> **Supplied records**:
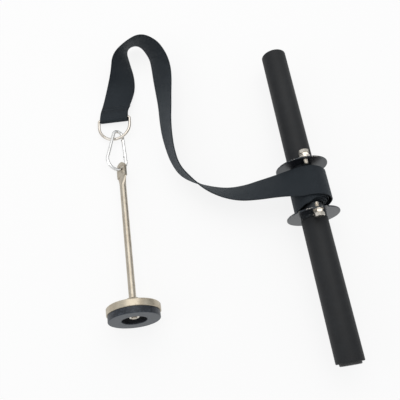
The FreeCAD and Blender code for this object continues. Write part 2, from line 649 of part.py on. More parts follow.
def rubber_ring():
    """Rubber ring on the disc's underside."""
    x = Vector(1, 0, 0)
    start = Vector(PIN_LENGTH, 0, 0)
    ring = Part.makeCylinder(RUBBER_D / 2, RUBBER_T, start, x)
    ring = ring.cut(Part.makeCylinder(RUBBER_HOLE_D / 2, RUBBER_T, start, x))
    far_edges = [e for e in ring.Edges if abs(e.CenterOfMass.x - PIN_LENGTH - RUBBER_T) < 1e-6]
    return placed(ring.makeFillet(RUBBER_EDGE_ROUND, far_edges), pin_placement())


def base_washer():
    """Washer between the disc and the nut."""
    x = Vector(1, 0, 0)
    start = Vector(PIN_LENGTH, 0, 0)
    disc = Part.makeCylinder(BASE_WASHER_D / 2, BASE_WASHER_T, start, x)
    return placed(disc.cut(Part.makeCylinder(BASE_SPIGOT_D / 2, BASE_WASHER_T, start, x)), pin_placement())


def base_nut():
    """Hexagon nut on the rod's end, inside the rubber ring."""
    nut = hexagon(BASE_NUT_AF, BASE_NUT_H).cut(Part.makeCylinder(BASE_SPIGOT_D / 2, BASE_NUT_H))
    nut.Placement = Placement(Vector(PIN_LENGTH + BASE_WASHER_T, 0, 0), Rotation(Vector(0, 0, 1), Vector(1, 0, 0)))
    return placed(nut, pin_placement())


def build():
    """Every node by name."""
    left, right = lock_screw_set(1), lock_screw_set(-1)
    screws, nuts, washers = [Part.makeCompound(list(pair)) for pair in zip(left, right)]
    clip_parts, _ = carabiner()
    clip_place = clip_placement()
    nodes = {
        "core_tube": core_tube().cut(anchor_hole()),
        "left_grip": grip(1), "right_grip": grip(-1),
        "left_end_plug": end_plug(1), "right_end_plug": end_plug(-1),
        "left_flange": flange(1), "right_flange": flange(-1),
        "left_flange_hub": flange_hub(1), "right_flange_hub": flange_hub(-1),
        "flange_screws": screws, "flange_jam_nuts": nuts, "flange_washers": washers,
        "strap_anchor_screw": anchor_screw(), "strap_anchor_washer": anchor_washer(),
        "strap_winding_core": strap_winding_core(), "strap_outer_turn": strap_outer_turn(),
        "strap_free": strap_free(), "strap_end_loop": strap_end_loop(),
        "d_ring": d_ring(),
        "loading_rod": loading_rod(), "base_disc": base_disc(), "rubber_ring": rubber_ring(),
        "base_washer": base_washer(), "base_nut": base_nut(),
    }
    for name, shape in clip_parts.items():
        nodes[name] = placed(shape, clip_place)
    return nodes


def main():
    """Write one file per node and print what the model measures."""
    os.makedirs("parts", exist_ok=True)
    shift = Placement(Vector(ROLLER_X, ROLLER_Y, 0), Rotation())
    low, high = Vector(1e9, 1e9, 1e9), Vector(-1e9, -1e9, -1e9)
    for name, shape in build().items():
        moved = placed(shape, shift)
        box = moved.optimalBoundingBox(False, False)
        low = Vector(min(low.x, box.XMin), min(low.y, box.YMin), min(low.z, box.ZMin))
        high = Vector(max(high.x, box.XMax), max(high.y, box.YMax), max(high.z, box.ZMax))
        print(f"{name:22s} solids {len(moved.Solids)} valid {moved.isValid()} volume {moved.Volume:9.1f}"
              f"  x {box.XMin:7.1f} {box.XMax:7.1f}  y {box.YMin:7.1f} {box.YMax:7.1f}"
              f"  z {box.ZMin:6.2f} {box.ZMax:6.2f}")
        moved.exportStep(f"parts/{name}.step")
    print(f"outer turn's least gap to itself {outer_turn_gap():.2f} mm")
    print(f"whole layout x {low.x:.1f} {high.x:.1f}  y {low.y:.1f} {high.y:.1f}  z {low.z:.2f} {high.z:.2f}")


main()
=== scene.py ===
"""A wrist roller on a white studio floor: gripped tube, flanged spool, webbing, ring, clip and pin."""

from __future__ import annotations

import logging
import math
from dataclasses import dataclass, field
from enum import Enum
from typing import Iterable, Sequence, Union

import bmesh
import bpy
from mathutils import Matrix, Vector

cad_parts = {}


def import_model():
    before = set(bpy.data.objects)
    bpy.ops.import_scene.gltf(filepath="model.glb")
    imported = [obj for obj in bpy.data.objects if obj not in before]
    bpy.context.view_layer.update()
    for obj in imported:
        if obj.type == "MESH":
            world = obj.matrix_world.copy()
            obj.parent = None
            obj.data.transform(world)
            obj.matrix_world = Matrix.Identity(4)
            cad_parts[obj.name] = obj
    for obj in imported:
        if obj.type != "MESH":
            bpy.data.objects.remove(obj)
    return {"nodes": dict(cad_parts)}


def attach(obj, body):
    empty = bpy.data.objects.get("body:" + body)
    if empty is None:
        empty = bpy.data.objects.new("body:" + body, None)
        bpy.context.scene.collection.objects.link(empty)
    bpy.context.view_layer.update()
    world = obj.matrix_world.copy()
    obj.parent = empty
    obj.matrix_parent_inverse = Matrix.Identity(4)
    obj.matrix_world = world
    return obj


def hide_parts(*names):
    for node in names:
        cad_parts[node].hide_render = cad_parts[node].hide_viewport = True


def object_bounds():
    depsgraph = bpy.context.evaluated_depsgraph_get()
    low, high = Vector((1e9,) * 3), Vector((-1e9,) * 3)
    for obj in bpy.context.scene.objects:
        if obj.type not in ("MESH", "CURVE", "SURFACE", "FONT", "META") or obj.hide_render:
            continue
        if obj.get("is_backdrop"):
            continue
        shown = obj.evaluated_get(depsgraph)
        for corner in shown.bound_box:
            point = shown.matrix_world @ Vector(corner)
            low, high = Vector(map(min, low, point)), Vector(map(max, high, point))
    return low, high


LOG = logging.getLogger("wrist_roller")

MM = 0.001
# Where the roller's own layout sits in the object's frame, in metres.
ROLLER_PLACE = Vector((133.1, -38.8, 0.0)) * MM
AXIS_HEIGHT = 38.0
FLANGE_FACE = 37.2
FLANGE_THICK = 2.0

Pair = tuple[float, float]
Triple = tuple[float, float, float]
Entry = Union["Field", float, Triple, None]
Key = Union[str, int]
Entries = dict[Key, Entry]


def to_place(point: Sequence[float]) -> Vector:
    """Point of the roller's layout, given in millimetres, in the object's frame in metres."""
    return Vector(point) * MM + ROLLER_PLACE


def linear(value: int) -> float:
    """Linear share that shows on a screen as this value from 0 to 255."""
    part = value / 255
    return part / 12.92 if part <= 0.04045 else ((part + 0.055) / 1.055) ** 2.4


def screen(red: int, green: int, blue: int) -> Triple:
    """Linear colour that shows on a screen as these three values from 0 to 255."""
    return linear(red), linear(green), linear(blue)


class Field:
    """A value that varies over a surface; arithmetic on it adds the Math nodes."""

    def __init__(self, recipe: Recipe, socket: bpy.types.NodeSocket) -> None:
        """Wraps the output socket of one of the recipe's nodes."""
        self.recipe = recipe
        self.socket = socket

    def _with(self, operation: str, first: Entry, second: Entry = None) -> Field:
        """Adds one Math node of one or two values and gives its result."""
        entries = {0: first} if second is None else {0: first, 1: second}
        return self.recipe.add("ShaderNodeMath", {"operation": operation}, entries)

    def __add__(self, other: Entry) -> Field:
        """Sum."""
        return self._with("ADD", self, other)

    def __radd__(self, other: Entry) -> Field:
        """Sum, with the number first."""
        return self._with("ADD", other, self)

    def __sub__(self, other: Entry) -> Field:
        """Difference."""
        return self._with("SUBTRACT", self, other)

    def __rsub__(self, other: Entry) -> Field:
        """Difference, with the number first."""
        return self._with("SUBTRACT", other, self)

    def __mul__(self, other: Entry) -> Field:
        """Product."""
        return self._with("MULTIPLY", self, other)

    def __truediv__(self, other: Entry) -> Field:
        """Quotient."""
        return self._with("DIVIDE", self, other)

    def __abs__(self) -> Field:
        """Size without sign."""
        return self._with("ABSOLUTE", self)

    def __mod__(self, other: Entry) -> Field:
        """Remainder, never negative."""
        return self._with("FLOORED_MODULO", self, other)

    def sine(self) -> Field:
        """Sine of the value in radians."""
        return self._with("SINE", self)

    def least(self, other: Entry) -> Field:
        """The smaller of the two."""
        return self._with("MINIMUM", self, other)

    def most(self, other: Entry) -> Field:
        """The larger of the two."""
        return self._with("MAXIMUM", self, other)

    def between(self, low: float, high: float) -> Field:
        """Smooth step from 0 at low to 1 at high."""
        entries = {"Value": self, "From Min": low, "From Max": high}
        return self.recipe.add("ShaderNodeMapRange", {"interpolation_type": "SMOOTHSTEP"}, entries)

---

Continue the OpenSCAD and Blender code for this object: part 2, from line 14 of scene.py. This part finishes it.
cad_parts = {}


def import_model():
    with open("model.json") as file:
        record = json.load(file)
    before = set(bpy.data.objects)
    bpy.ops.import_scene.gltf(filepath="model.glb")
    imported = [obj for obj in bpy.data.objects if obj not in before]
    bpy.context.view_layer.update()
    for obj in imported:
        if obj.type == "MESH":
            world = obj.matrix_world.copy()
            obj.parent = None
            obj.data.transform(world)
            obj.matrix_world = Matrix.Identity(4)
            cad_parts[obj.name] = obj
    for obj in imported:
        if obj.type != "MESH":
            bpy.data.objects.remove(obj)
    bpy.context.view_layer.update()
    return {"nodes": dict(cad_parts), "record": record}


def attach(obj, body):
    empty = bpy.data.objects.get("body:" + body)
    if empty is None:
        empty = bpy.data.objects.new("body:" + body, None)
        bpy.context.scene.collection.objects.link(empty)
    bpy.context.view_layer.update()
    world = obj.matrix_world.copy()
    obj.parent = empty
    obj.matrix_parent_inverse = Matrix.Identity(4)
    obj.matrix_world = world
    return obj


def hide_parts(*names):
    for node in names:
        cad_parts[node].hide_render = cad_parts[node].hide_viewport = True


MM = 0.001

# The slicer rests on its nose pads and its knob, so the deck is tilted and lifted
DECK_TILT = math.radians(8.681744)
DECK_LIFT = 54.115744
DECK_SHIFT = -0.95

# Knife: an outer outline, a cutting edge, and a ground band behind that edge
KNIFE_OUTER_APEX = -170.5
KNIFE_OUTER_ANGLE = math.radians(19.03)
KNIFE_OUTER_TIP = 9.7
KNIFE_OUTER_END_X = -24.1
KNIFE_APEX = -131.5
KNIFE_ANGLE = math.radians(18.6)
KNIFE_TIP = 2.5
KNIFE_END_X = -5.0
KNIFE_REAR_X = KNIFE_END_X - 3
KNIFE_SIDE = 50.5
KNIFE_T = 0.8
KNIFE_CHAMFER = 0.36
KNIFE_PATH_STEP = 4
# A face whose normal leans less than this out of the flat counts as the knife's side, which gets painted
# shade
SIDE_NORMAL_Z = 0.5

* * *

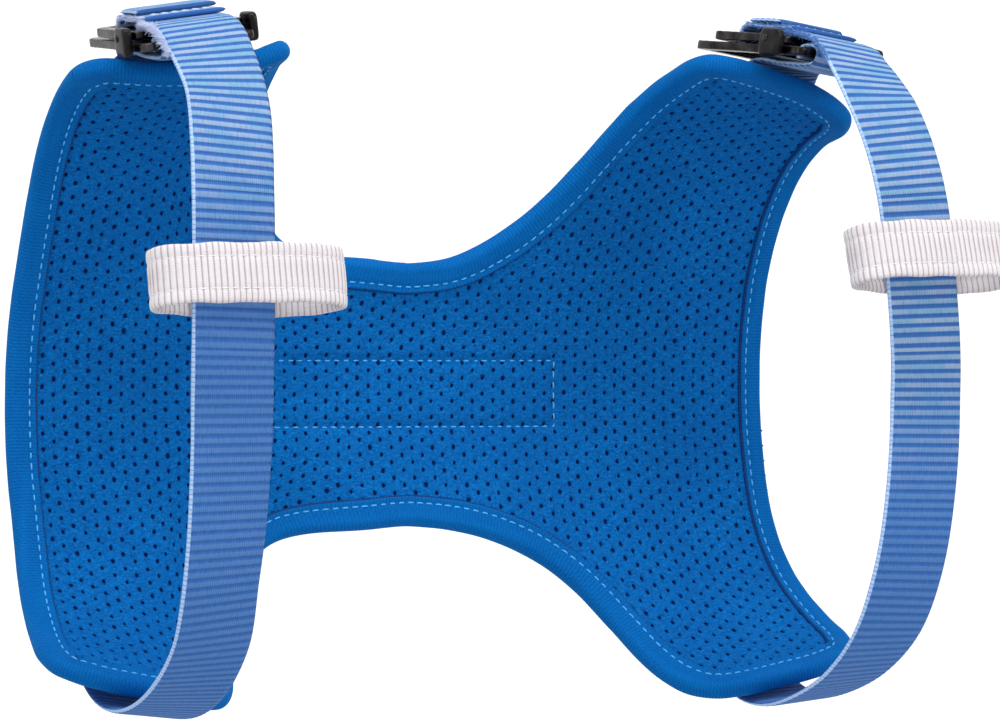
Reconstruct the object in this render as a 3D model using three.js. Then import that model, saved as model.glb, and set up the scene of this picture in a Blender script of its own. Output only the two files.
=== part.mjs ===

> **Exercise objective**:
Copy out precisely the lines that begin at the line containing "The FreeCAD and" and end at the line containing "return placed(nut, pin_placement())", including both; write nothing else.

> **Solution for this problem**:
The FreeCAD and Blender code for this object continues. Write part 2, from line 649 of part.py on. More parts follow.
def rubber_ring():
    """Rubber ring on the disc's underside."""
    x = Vector(1, 0, 0)
    start = Vector(PIN_LENGTH, 0, 0)
    ring = Part.makeCylinder(RUBBER_D / 2, RUBBER_T, start, x)
    ring = ring.cut(Part.makeCylinder(RUBBER_HOLE_D / 2, RUBBER_T, start, x))
    far_edges = [e for e in ring.Edges if abs(e.CenterOfMass.x - PIN_LENGTH - RUBBER_T) < 1e-6]
    return placed(ring.makeFillet(RUBBER_EDGE_ROUND, far_edges), pin_placement())


def base_washer():
    """Washer between the disc and the nut."""
    x = Vector(1, 0, 0)
    start = Vector(PIN_LENGTH, 0, 0)
    disc = Part.makeCylinder(BASE_WASHER_D / 2, BASE_WASHER_T, start, x)
    return placed(disc.cut(Part.makeCylinder(BASE_SPIGOT_D / 2, BASE_WASHER_T, start, x)), pin_placement())


def base_nut():
    """Hexagon nut on the rod's end, inside the rubber ring."""
    nut = hexagon(BASE_NUT_AF, BASE_NUT_H).cut(Part.makeCylinder(BASE_SPIGOT_D / 2, BASE_NUT_H))
    nut.Placement = Placement(Vector(PIN_LENGTH + BASE_WASHER_T, 0, 0), Rotation(Vector(0, 0, 1), Vector(1, 0, 0)))
    return placed(nut, pin_placement())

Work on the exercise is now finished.